Matematici e Acusmatici
Secondo le tarde testimonianze di Giamblico e Porfirio nella sua scuola si sarebbe verificata una distinzione tra i discepoli, a seconda del loro interesse per i contenuti "scientifici" o mistico-religiosi, in "Matematici" (da mathema, scienza) e "Acusmatici" (da akousma, detto orale) tra i quali dopo la morte di Pitagora sarebbe seguita una contesa tra le due fazioni che si attribuivano l'eredità filosofica del maestro. I primi cercavano di rinnovare il Pitagorismo rifacendosi a una presunta dottrina segreta di Pitagora della quale essi si consideravano i depositari privilegiati. I "Matematici" sostenevano infatti che Pitagora avrebbe insegnato in pubblico ai più anziani incaricati della guida politica della polis, senza badare troppo al rigore delle sue affermazioni mentre avrebbe riservato il suo insegnamento più fondato basato su i mathémata, ai discepoli più giovani che avevano tempo e voglia di apprendere.. Questa tradizione della divisione tra i due gruppi di discepoli è stata considerata poco attendibile e storiograficamente poco fondata ma comunque utile a confermare il carattere religioso della dottrina di Pitagora che tendeva a mostrarsi come dotato di una natura divina e in possesso di poteri magici: il suo insegnamento praticato dietro a una tenda dava infatti un aspetto oracolare alla sua parola per gli allievi, semplici acusmatici, ascoltatori obbligati a seguire le lezioni in silenzio.

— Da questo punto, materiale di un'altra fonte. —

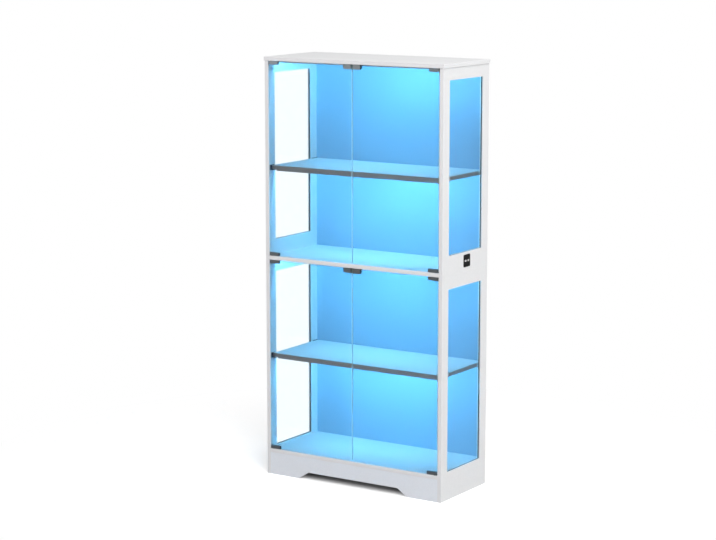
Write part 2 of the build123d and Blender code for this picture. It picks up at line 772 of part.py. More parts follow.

È quasi certo che l'insegnamento pitagorico avesse un aspetto mistico-religioso consistente in un addottrinamento dogmatico, secondo il noto motto della scuola “αὐτὸς ἔφα” o “ipse dixit” (lo ha detto lui) e un contenuto che molto probabilmente riguardava gli opposti ed i numeri (in quanto principi cosmologici), da intendersi però, come hanno osservato vari autori, tra cui Edouard Schuré e René Guénon, in un senso non solo quantitativo, ma anche qualitativo e simbolico.
"Scienza" e musica
Riguardo alle elaborazioni scientifiche attribuite a Pitagora, gli storici della filosofia non sono in grado di averne certezza.
Le dottrine astronomiche sono sicuramente state elaborate dai suoi discepoli nella seconda metà del V sec. a.C.
Il teorema per cui il filosofo è famoso era già noto agli antichi Babilonesi, ma alcune testimonianze, tra cui Proclo riferiscono che Pitagora ne avrebbe intuito la validità, mentre si deve a lui avere indicato come sostanza primigenia (archè) l'armonia determinata dal rapporto tra i numeri e le note musicali.
Infatti si dovrebbe a lui l'invenzione della scala musicale.
« Si narra che il filosofo-mago-scienziato avesse scoperto per caso il fondo numerologico, matematico dell'armonia musicale. Passando davanti all'officina di un fabbro, egli sarebbe rimasto colpito dal modo in cui i martelli dell'artigiano, battendo il ferro sull'incudine, riuscivano a produrre echi in accordo tra loro. E soprattutto fu sorpreso della corrispondenza tra rapporti numerici semplici e consonanze sonore... »
Pitagora avrebbe quindi tradotto sperimentalmente la sua intuizione costruendo un monocordo. Egli tese una corda fra due ponticelli e ricavò l'ottava ponendo una stanghetta esattamente al centro della corda (1:2). Poi ne pose un'altra a 2/3 della lunghezza della corda, stabilendo così l'intervallo di 5a. Sistemando a 3/4 un'altra stanghetta trovò così l'intervallo di 4a. La distanza, in termini di altezza, fra la 4a e la 5a fu per lui molto importante e la chiamò tono.
Dobbiamo probabilmente a lui il concetto di divisione dell'ottava. La scala musicale basata su questi intervalli, che nel Medioevo era attribuita correntemente allo stesso Pitagora, ebbe una particolare importanza teorica, al di là della pratica musicale: Platone, nel dialogo Timeo, la descrisse come fondamento numerico dell'anima del mondo. Nel corso del Medioevo, sulla base del racconto della scoperta delle proporzioni numeriche corrispondenti agli intervalli musicali, riportato da Boezio e da Proclo, Pitagora fu considerato l'inventore della teoria musicale.